- [AIM OF THE EXERCISE]
Quote exactly the lines spanning from the top of the data below to the line that contains "return wall[0], wall[-1]", including both.

- [SUPPLIED INFORMATION]
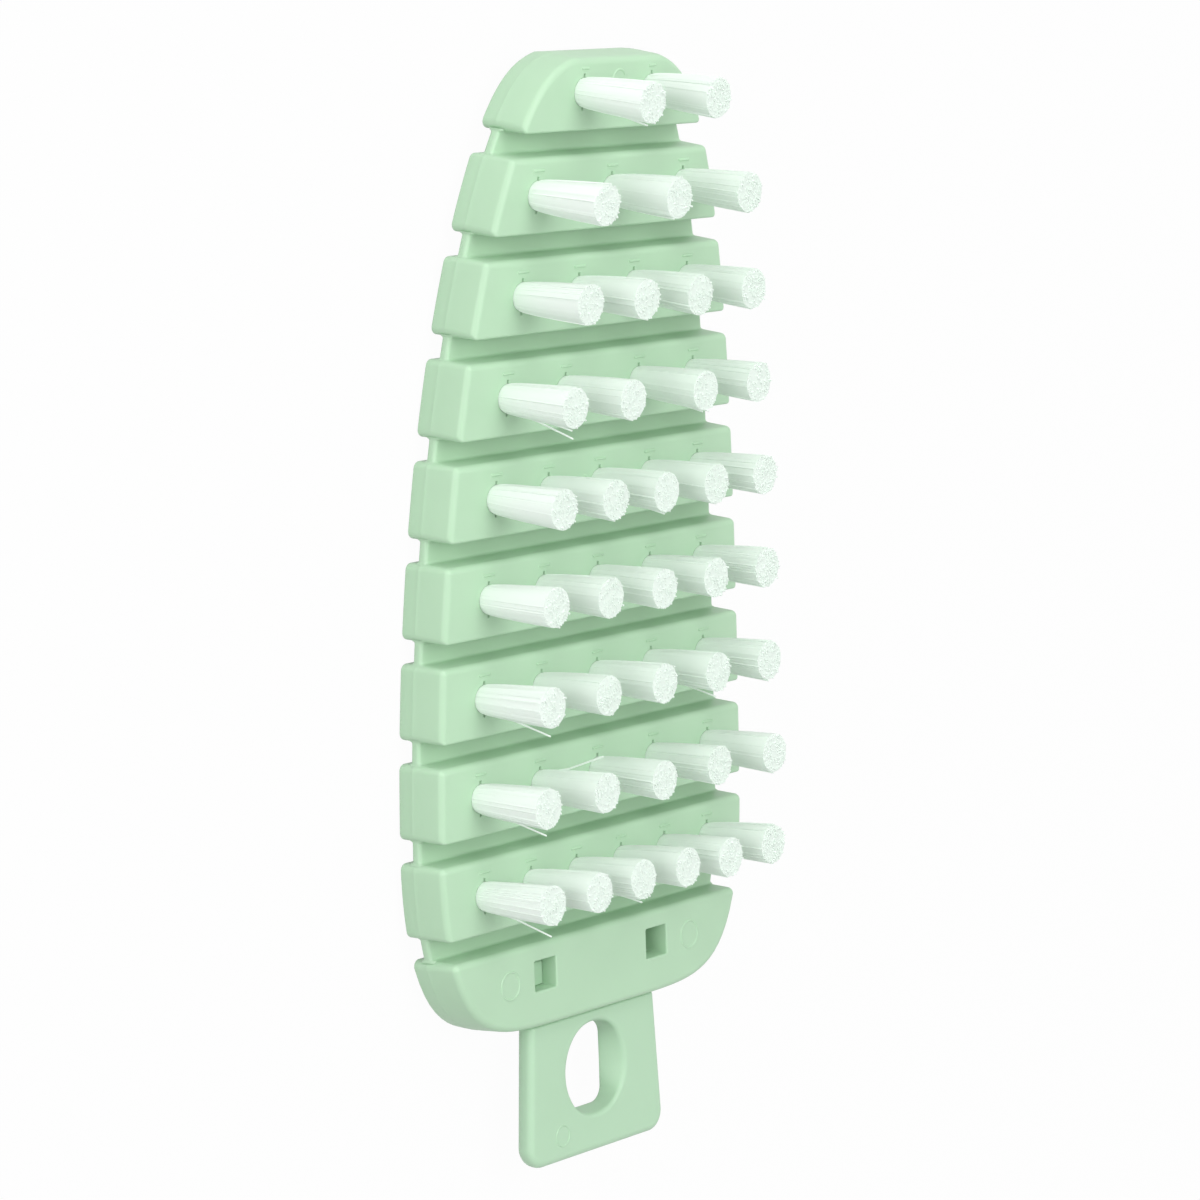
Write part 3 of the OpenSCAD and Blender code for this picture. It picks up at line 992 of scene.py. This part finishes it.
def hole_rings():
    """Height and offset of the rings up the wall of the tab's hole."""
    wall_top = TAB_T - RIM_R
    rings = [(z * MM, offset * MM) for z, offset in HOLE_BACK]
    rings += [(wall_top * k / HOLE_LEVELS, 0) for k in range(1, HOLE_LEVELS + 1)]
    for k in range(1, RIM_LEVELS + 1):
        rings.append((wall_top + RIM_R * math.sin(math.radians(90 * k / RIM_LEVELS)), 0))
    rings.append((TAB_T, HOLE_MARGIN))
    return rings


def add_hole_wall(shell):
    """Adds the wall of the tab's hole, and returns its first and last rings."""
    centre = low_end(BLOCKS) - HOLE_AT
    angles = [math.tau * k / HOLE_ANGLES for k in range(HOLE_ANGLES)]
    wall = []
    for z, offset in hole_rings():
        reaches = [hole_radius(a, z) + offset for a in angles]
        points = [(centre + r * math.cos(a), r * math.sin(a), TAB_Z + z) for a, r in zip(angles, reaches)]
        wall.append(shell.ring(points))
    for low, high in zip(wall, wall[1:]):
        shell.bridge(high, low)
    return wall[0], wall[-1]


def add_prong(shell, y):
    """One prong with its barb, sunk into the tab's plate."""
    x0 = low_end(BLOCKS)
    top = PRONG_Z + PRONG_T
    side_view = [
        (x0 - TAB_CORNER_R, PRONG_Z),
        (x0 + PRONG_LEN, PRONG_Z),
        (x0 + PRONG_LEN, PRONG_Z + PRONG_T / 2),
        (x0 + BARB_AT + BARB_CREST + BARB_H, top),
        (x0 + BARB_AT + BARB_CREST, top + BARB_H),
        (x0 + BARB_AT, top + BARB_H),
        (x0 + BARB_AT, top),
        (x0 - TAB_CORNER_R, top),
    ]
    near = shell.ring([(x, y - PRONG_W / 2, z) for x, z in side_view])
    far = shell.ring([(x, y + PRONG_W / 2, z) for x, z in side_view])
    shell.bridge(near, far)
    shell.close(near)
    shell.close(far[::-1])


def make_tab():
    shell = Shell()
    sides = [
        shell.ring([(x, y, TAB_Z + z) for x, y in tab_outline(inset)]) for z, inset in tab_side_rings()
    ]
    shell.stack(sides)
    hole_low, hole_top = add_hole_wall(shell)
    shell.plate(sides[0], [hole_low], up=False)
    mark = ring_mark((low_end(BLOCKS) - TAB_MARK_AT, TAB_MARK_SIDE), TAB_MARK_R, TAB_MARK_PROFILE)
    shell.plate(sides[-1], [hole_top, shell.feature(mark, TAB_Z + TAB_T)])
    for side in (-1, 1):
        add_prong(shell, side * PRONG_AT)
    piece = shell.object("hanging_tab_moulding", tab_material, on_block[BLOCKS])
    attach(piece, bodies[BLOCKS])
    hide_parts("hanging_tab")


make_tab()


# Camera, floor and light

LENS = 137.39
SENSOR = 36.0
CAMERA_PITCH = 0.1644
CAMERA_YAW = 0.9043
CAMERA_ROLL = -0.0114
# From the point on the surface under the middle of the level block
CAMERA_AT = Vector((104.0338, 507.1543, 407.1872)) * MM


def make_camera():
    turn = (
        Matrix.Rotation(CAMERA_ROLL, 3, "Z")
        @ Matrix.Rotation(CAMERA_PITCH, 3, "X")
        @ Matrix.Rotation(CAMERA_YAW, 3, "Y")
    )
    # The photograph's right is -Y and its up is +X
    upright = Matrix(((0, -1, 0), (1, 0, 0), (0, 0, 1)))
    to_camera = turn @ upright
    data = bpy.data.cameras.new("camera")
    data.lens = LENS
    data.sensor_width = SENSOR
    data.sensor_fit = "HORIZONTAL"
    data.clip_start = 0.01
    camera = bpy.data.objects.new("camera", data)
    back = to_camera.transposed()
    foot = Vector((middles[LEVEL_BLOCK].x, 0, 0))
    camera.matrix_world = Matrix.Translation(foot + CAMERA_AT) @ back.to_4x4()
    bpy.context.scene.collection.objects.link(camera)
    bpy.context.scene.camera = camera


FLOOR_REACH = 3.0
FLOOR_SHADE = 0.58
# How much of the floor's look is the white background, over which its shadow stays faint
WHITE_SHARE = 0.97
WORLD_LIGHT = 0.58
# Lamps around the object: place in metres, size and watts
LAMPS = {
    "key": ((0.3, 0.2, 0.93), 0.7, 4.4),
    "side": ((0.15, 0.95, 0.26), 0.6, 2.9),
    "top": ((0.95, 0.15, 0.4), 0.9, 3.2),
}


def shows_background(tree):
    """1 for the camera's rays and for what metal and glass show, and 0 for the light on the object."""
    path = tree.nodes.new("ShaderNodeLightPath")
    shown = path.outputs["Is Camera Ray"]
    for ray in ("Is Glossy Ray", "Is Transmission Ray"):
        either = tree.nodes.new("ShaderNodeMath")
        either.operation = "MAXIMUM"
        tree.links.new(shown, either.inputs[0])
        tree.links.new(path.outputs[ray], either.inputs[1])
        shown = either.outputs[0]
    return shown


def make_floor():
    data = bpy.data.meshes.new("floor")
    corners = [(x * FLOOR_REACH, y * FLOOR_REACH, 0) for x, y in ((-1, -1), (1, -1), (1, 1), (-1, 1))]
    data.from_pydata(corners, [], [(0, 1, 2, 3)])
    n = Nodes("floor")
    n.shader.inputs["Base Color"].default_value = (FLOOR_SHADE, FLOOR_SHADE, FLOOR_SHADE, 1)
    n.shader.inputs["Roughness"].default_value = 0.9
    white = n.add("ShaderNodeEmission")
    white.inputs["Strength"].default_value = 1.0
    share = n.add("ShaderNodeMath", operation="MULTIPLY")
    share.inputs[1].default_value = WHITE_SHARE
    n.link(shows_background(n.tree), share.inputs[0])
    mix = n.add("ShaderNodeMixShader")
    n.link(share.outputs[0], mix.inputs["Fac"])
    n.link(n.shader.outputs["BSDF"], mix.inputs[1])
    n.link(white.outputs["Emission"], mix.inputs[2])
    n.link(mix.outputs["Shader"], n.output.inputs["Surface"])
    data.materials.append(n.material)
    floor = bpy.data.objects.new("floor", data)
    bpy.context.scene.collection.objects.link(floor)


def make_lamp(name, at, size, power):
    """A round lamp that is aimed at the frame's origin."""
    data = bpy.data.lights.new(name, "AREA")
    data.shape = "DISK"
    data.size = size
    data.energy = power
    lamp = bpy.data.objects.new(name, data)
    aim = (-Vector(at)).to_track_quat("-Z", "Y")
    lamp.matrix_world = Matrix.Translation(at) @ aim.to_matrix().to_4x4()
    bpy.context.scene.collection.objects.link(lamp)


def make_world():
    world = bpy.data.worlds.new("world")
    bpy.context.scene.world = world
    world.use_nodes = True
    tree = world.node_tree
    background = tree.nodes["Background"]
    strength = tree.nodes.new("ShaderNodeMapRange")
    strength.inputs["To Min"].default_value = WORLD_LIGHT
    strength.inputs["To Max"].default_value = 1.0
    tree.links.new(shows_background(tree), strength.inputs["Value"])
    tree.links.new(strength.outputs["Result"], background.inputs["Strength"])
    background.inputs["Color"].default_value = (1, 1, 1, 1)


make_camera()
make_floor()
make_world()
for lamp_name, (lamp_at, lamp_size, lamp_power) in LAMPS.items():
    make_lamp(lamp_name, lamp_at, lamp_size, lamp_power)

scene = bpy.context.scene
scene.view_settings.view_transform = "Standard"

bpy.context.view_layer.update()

- [WRITTEN RESPONSE]
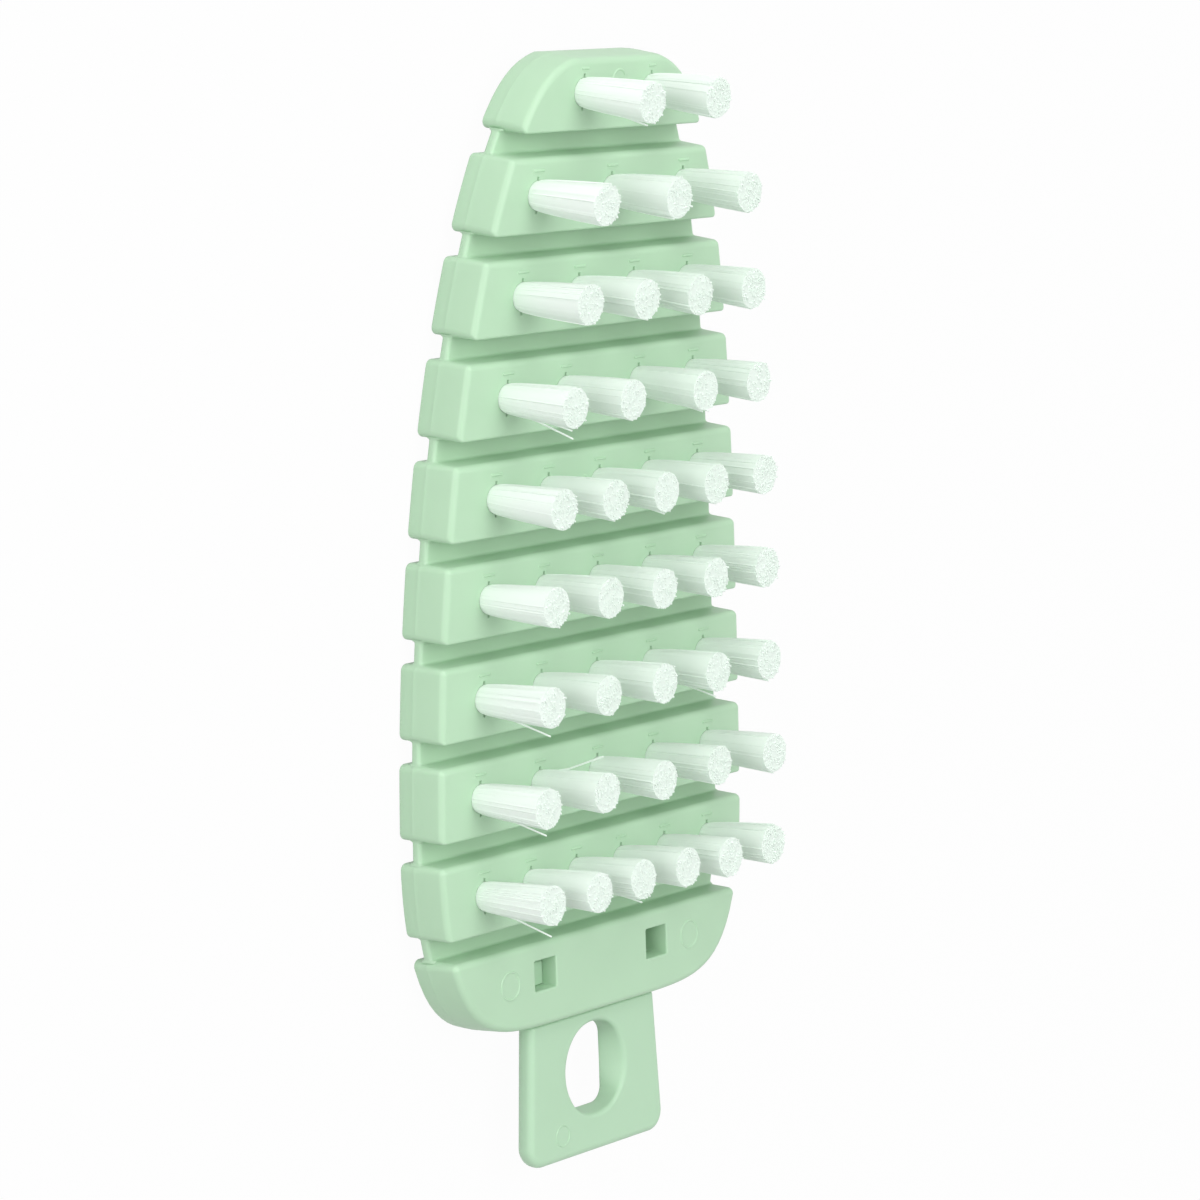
Write part 3 of the OpenSCAD and Blender code for this picture. It picks up at line 992 of scene.py. This part finishes it.
def hole_rings():
    """Height and offset of the rings up the wall of the tab's hole."""
    wall_top = TAB_T - RIM_R
    rings = [(z * MM, offset * MM) for z, offset in HOLE_BACK]
    rings += [(wall_top * k / HOLE_LEVELS, 0) for k in range(1, HOLE_LEVELS + 1)]
    for k in range(1, RIM_LEVELS + 1):
        rings.append((wall_top + RIM_R * math.sin(math.radians(90 * k / RIM_LEVELS)), 0))
    rings.append((TAB_T, HOLE_MARGIN))
    return rings


def add_hole_wall(shell):
    """Adds the wall of the tab's hole, and returns its first and last rings."""
    centre = low_end(BLOCKS) - HOLE_AT
    angles = [math.tau * k / HOLE_ANGLES for k in range(HOLE_ANGLES)]
    wall = []
    for z, offset in hole_rings():
        reaches = [hole_radius(a, z) + offset for a in angles]
        points = [(centre + r * math.cos(a), r * math.sin(a), TAB_Z + z) for a, r in zip(angles, reaches)]
        wall.append(shell.ring(points))
    for low, high in zip(wall, wall[1:]):
        shell.bridge(high, low)
    return wall[0], wall[-1]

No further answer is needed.